**Problem statement:** Return each line of the records holding the string "that".

**Input data:**
((

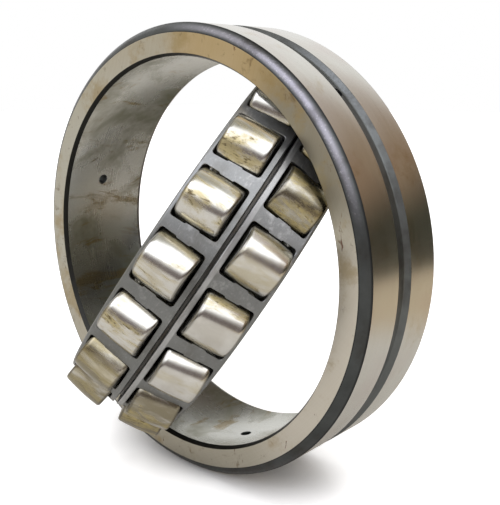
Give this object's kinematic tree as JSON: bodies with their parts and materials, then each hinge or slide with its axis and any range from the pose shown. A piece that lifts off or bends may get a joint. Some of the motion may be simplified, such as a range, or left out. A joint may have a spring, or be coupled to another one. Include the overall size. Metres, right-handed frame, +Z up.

))
((

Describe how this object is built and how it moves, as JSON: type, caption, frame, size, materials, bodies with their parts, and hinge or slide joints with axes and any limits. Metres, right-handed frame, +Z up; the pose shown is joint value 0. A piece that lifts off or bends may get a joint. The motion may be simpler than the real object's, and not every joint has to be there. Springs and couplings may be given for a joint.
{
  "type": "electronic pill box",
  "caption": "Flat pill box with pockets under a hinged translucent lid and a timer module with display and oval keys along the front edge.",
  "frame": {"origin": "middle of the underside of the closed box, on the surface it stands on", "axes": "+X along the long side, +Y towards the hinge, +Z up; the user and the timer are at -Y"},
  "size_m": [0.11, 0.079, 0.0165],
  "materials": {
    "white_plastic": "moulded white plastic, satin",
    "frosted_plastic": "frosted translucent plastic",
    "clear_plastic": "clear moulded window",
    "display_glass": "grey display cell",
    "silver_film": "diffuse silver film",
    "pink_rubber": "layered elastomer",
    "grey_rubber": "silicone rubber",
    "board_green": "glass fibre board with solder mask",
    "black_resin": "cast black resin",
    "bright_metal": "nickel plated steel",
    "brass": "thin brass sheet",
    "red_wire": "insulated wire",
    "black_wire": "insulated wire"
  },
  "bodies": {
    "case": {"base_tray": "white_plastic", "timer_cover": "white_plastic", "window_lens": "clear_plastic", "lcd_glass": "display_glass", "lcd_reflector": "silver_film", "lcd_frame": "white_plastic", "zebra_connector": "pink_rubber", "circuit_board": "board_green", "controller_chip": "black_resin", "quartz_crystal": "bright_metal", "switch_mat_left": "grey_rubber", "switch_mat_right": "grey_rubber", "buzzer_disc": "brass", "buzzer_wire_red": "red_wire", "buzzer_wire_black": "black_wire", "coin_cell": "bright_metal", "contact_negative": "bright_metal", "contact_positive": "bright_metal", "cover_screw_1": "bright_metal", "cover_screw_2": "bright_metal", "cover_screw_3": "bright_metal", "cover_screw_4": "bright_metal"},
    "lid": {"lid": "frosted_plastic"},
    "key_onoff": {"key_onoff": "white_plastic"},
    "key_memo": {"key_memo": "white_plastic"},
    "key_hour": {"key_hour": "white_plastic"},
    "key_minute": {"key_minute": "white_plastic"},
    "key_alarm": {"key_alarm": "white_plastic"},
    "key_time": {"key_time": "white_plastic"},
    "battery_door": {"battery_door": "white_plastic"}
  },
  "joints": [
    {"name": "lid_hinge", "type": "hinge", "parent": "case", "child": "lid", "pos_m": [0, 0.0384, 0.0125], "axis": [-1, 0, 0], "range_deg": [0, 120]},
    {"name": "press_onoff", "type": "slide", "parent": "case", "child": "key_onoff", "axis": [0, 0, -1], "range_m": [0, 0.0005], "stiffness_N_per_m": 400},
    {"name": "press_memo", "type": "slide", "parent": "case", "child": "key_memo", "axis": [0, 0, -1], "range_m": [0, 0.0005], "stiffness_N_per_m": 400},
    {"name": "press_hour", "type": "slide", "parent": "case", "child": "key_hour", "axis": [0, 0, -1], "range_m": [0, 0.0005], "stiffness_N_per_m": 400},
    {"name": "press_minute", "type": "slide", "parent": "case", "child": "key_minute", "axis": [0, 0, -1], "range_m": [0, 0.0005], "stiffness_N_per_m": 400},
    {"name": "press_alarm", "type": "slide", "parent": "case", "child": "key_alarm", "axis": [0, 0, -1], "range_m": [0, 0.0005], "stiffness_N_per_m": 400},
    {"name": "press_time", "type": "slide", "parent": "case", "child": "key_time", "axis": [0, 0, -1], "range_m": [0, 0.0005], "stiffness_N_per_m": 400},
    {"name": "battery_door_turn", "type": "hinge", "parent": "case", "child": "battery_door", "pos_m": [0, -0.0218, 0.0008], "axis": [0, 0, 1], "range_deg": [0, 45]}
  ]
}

))

**Solved exercise:**
Give this object's kinematic tree as JSON: bodies with their parts and materials, then each hinge or slide with its axis and any range from the pose shown. A piece that lifts off or bends may get a joint. Some of the motion may be simplified, such as a range, or left out. A joint may have a spring, or be coupled to another one. Include the overall size. Metres, right-handed frame, +Z up.
Describe how this object is built and how it moves, as JSON: type, caption, frame, size, materials, bodies with their parts, and hinge or slide joints with axes and any limits. Metres, right-handed frame, +Z up; the pose shown is joint value 0. A piece that lifts off or bends may get a joint. The motion may be simpler than the real object's, and not every joint has to be there. Springs and couplings may be given for a joint.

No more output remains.